Wednesday, February 25, 2015

Black Beluga Lentil with Tomato, Three Kinds of Kale, and Bok Choy, served with Jade Pearl Rice with Carrot and Onion (No Added Fat)

I have some new clients for whom I provide personal chef services. They have been enjoying the food that I have prepared for them, but asked that I prepare something with less spice and no onion. I decided to try a dish with black beluga lentils. They are easy to cook with a 1:4 ratio lentils to water, pressure cooked for 10m.
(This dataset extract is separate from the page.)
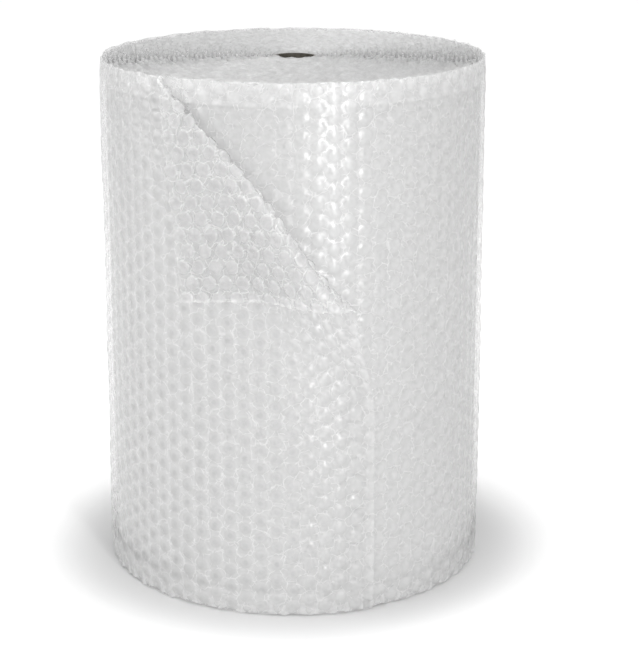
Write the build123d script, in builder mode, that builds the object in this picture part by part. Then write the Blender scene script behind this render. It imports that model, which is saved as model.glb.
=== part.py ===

I made a big batch today of a dish that I thought would work well for them. Here is what I did:

  • 1 1/4 cups black beluga lentils
  • 5 cups (i.e., 4 times as much as lentils) water
  • 1 vegan bouillon cube
  • 1T miso
  • 2 cloves garlic, finely (approx. 1/8") chopped
  • 1 medium tomato cut into 3/8" cubes (approx. 1 1/2 cups); ideally, it should be a green unripe tomato, but the best I could find was one that was barely ripe and showing on maybe 30% of its surface green
  • 6 leaves kale (I used two leaves from each of red, green, and lacinato kale), stems left for compost, and leaves roughly hand torn into small approx. 1/2" squares (compressed, about 2 1/4 cups)
  • 4 stalks bok choy cut into 1/4" cubes (I could have used it all, but ate up the leafy portions to give a consistent white cube)
  • 2T fresh squeezed lemon juice
  • 1/4 t freshly ground black pepper
  • 1/4 t turmeric
  • 1/2 t salt

  1. I put the lentils, water, bouillon cube, miso, garlic, tomato, and kale into the Instant Pot pressure cooker and cooked on high pressure for 10 minutes.
  2. When I was ready to serve, I slowly let out remaining pressure slowly and opened the pot.
  3. I added the bok choy, lemon juice, black pepper, turmeric, and salt, mixed, and served.
I also made some Jade pearl rice, cooked with onion and carrot.


Wow, the lentils (and, as always, Jade pearl rice) were great! It was fun making this dish without onion - the garlic added enough flavor that onion was not needed. In fact, as we were eating, I asked my wife if anything could be changed, and she liked it just the way it was. The lemon added a really nice fresh flavor that reminded me of a Greek or Middle Eastern thick soup, more than of an Indian dish.

Ideas for the future

Maybe a bit of carrot would be good, but I also agree with my wife's assessment that the lentil dish was great as is. I had forgotten but could have used some ginger - that would have been a nice addition. I like the flavor of ginger and its healthfulness; perhaps adding just a bit, 1t or so, of ginger would be good to give a slight flavor. I generally prefer lentils more like a stew, but the liquid in this was just right to me.  A little bit of preserved lemon or lemon zest could be good.

It's easy cooking with black beluga lentils - 1:4, 10m high pressure, and that's it! I should use these lentils more often, perhaps in thicker preparations that are then served within, perhaps, a tortilla roll or atop an uttapam, for example. Yum!